**Data segment:**
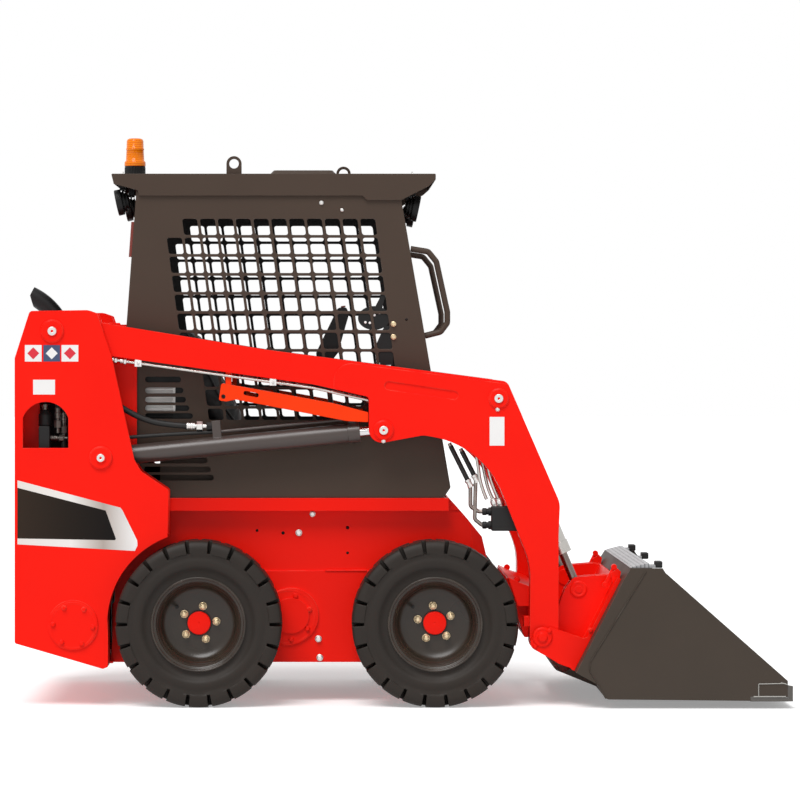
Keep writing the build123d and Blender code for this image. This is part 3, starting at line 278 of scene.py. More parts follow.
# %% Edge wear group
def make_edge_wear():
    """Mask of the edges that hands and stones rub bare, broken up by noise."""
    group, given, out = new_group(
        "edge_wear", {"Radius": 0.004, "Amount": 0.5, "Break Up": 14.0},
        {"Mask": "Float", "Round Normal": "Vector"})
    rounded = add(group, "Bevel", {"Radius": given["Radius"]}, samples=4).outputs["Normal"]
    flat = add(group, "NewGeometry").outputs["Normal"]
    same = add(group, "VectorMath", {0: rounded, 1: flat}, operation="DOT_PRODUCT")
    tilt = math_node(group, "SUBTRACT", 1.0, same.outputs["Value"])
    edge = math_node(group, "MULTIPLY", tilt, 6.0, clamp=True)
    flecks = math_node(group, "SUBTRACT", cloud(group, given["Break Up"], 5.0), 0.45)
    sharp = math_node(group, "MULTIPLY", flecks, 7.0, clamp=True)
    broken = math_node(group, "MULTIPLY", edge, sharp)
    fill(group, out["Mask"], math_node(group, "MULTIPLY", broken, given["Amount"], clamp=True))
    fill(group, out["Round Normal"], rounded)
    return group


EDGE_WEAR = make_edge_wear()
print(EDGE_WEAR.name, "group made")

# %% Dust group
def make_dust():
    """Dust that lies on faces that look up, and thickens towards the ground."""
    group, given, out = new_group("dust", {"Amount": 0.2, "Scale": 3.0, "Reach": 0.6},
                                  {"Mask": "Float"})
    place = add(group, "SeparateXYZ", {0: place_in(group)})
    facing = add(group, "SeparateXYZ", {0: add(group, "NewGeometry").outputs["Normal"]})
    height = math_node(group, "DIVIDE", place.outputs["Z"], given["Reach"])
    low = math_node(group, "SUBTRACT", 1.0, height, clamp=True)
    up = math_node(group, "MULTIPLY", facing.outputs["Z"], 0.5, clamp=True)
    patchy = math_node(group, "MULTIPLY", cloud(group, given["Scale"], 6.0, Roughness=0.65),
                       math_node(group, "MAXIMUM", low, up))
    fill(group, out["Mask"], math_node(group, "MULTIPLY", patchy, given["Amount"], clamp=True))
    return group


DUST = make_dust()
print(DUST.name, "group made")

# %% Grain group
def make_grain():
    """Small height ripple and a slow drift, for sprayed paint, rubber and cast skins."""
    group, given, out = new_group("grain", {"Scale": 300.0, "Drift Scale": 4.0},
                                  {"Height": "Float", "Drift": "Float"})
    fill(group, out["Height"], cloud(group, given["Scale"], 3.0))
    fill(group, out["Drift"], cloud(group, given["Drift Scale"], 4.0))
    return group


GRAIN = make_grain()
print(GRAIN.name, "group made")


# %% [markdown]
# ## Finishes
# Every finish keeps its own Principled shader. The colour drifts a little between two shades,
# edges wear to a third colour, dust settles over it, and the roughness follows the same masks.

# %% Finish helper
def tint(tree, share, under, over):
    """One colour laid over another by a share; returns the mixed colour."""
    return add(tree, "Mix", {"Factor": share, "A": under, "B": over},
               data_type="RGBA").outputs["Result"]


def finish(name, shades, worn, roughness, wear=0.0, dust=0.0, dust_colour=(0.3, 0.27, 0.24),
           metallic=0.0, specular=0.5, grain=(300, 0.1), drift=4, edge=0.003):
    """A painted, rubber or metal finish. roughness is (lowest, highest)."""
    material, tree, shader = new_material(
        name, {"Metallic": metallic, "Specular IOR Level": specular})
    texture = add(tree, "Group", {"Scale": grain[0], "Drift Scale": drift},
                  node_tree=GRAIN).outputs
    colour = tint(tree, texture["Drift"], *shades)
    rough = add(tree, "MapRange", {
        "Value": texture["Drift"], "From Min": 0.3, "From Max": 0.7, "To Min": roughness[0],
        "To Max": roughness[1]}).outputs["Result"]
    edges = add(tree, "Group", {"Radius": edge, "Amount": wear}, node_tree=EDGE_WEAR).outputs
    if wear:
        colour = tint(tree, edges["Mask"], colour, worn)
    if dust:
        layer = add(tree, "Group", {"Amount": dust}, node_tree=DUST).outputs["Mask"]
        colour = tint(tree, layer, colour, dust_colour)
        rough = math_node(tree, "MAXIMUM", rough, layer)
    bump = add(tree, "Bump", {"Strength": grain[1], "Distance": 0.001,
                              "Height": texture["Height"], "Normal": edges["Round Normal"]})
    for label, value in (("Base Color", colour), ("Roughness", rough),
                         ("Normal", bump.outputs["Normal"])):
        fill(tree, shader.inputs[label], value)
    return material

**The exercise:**
Nothing should be changed: write out all of the data as is.

**Full answer:**
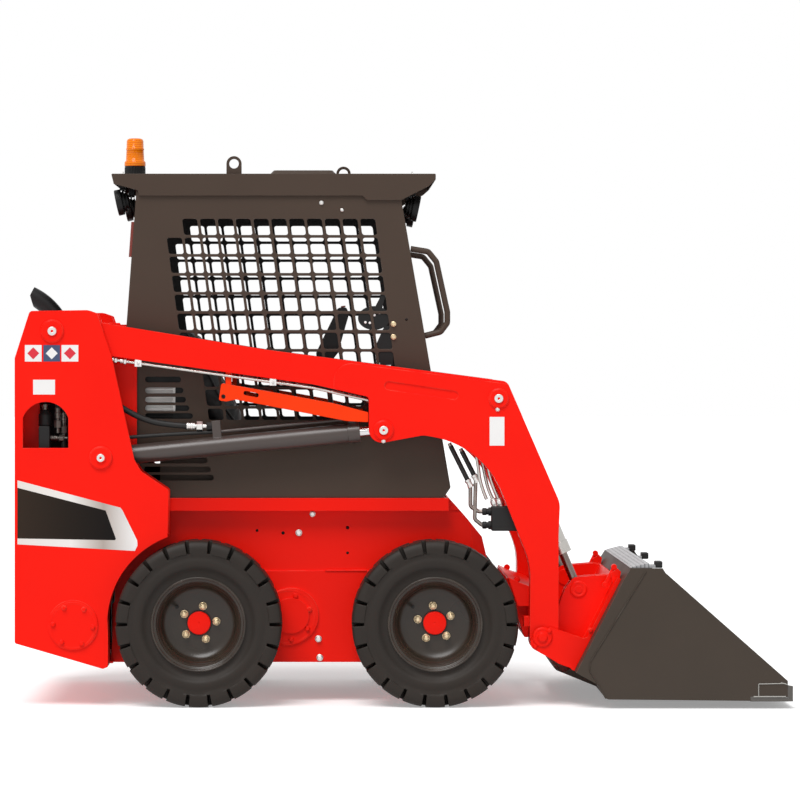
Keep writing the build123d and Blender code for this image. This is part 3, starting at line 278 of scene.py. More parts follow.
# %% Edge wear group
def make_edge_wear():
    """Mask of the edges that hands and stones rub bare, broken up by noise."""
    group, given, out = new_group(
        "edge_wear", {"Radius": 0.004, "Amount": 0.5, "Break Up": 14.0},
        {"Mask": "Float", "Round Normal": "Vector"})
    rounded = add(group, "Bevel", {"Radius": given["Radius"]}, samples=4).outputs["Normal"]
    flat = add(group, "NewGeometry").outputs["Normal"]
    same = add(group, "VectorMath", {0: rounded, 1: flat}, operation="DOT_PRODUCT")
    tilt = math_node(group, "SUBTRACT", 1.0, same.outputs["Value"])
    edge = math_node(group, "MULTIPLY", tilt, 6.0, clamp=True)
    flecks = math_node(group, "SUBTRACT", cloud(group, given["Break Up"], 5.0), 0.45)
    sharp = math_node(group, "MULTIPLY", flecks, 7.0, clamp=True)
    broken = math_node(group, "MULTIPLY", edge, sharp)
    fill(group, out["Mask"], math_node(group, "MULTIPLY", broken, given["Amount"], clamp=True))
    fill(group, out["Round Normal"], rounded)
    return group


EDGE_WEAR = make_edge_wear()
print(EDGE_WEAR.name, "group made")

# %% Dust group
def make_dust():
    """Dust that lies on faces that look up, and thickens towards the ground."""
    group, given, out = new_group("dust", {"Amount": 0.2, "Scale": 3.0, "Reach": 0.6},
                                  {"Mask": "Float"})
    place = add(group, "SeparateXYZ", {0: place_in(group)})
    facing = add(group, "SeparateXYZ", {0: add(group, "NewGeometry").outputs["Normal"]})
    height = math_node(group, "DIVIDE", place.outputs["Z"], given["Reach"])
    low = math_node(group, "SUBTRACT", 1.0, height, clamp=True)
    up = math_node(group, "MULTIPLY", facing.outputs["Z"], 0.5, clamp=True)
    patchy = math_node(group, "MULTIPLY", cloud(group, given["Scale"], 6.0, Roughness=0.65),
                       math_node(group, "MAXIMUM", low, up))
    fill(group, out["Mask"], math_node(group, "MULTIPLY", patchy, given["Amount"], clamp=True))
    return group


DUST = make_dust()
print(DUST.name, "group made")

# %% Grain group
def make_grain():
    """Small height ripple and a slow drift, for sprayed paint, rubber and cast skins."""
    group, given, out = new_group("grain", {"Scale": 300.0, "Drift Scale": 4.0},
                                  {"Height": "Float", "Drift": "Float"})
    fill(group, out["Height"], cloud(group, given["Scale"], 3.0))
    fill(group, out["Drift"], cloud(group, given["Drift Scale"], 4.0))
    return group


GRAIN = make_grain()
print(GRAIN.name, "group made")


# %% [markdown]
# ## Finishes
# Every finish keeps its own Principled shader. The colour drifts a little between two shades,
# edges wear to a third colour, dust settles over it, and the roughness follows the same masks.

# %% Finish helper
def tint(tree, share, under, over):
    """One colour laid over another by a share; returns the mixed colour."""
    return add(tree, "Mix", {"Factor": share, "A": under, "B": over},
               data_type="RGBA").outputs["Result"]


def finish(name, shades, worn, roughness, wear=0.0, dust=0.0, dust_colour=(0.3, 0.27, 0.24),
           metallic=0.0, specular=0.5, grain=(300, 0.1), drift=4, edge=0.003):
    """A painted, rubber or metal finish. roughness is (lowest, highest)."""
    material, tree, shader = new_material(
        name, {"Metallic": metallic, "Specular IOR Level": specular})
    texture = add(tree, "Group", {"Scale": grain[0], "Drift Scale": drift},
                  node_tree=GRAIN).outputs
    colour = tint(tree, texture["Drift"], *shades)
    rough = add(tree, "MapRange", {
        "Value": texture["Drift"], "From Min": 0.3, "From Max": 0.7, "To Min": roughness[0],
        "To Max": roughness[1]}).outputs["Result"]
    edges = add(tree, "Group", {"Radius": edge, "Amount": wear}, node_tree=EDGE_WEAR).outputs
    if wear:
        colour = tint(tree, edges["Mask"], colour, worn)
    if dust:
        layer = add(tree, "Group", {"Amount": dust}, node_tree=DUST).outputs["Mask"]
        colour = tint(tree, layer, colour, dust_colour)
        rough = math_node(tree, "MAXIMUM", rough, layer)
    bump = add(tree, "Bump", {"Strength": grain[1], "Distance": 0.001,
                              "Height": texture["Height"], "Normal": edges["Round Normal"]})
    for label, value in (("Base Color", colour), ("Roughness", rough),
                         ("Normal", bump.outputs["Normal"])):
        fill(tree, shader.inputs[label], value)
    return material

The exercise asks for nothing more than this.